Calvary involves about 450 children each summer in backyard Bible clubs led by church members and an HMB-sponsored outside group. Calvary hosts concerts at the church, sponsors divorce recovery and Bible study groups in homes, participates in parachurch Christian women’s and men’s organizations.
In Minnesota, churches grow when relationships are established, Sundeen said. His words were echoed by Wayne Bandy, director of missions for the Twin Cities Metro Association, which includes 28 congregations.
“We’re working very hard just to build relationships with other church groups so that we in a sense convey to them that we are working with them,” Bandy said. “The attitude sometimes is that we’re egotistical, that we’re the only ones. So we try to show we value what they’re doing as well.”
Ken Smith, pastor at First Baptist Church of Monticello, north of the Twin Cities, is reaping the benefit of those established relationships as well as the publicity given to Southern Baptist disaster relief efforts. He is affiliated with the Monticello Ministerial Alliance, which is planning to assist Grand Forks, N.D., residents with clean-up efforts.
Because of the publicity, the alliance is looking to him and Southern Baptists for instructions in what to do, where and when, Smith said. This has been a breakthrough in developing relationships in the city of 5,000 people where he ministers.
Elsewhere in the state, Southtown Baptist Church in Bloomington has made plans to help in the cleanup effort over the Memorial Day weekend. Several other Minnesota churches plan to be part of that convoy.
At least one carload of Southern Baptist volunteers from the Twin Cities Metro Association has been going up each day to help in the feeding in Grand Forks. They leave after work, drive five hours, sack out at Calvary Baptist Church in Emerado, N.D., and get up early in the morning to assist at the Texas feeding unit. They make the five-hour return trip home after supper.
The Minnesota/Wisconsin associational WMU directors who gathered in Rochester, Minn., April 25-26 prayed for the relief efforts and bought bottled water to be used as part of a city-wide gift to flood victims.
Ridgewood Baptist Church in Bemidji donated the use of its parsonage for a flood-victimized family.
“Think about it,” Director of Missions Bandy wrote in an e-mail to Southern Baptist leaders in Minnesota in which he described how Ken Smith networked in Monticello. “There might be contacts you have with other churches in your community which might bring similar interest.”

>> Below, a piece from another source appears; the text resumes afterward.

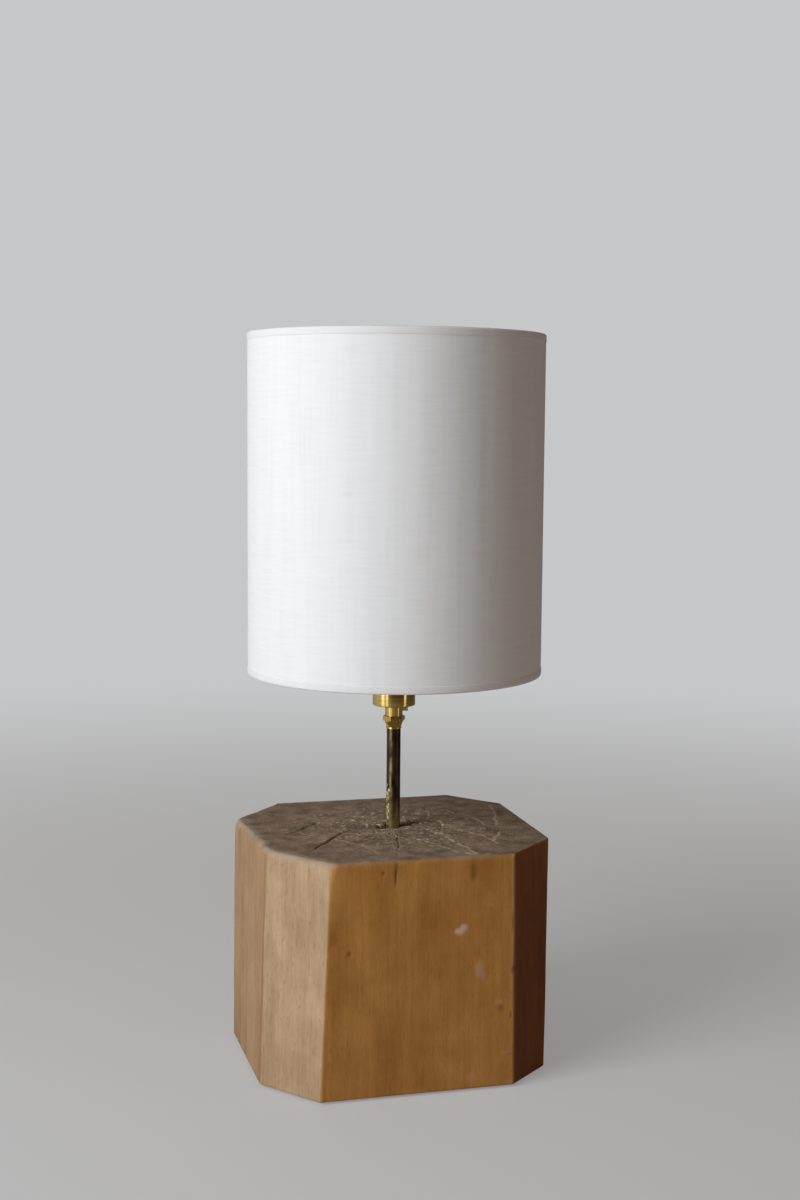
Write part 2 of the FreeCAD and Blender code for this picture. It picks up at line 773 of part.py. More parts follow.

To the best of his knowledge, Bandy said, no Southern Baptist volunteer from Minnesota had ever before participated in a disaster relief effort. Discussions in vehicles returning each night from Grand Forks turn to training and preparation for Minnesotans interested in disaster relief.
“It was satisfying,” volunteer Jim Swabb said. “Tiring, but satisfying. We got to see the committed kind of desire of Texas Baptist Men and their disaster relief teams and it was just inspiring. We got to see Southern Baptists from — I just couldn’t believe it — they were just from all over. That was inspiring. And you had your gratification immediately. You were there and what you were doing you could see the results.
“I was listening to one Red Cross driver,” Swabb continued. “He was saying several people hadn’t eaten in three or four days. It was good to know the food was getting to people who needed it.”
Sundeen, Calvary Marshall pastor, said for Minnesotans, it was good to know they had a part, and that one ‘good’ to come from the disaster would be a heightened, positive awareness of Southern Baptists in their state.
“This is a tragic time but a very opportune time,” Sundeen said. “People up and down the Red River Valley are going to remember that Southern Baptists were here, feeding us, helping us mud out. We’re going to be ministering to them as we work beside them, and if we’re sensitive to God’s leading, we’ll be able to step in and do even more ministry after the cleanup is done.
“There will be churches started from this,” Sundeen said. “That will be the blessing.”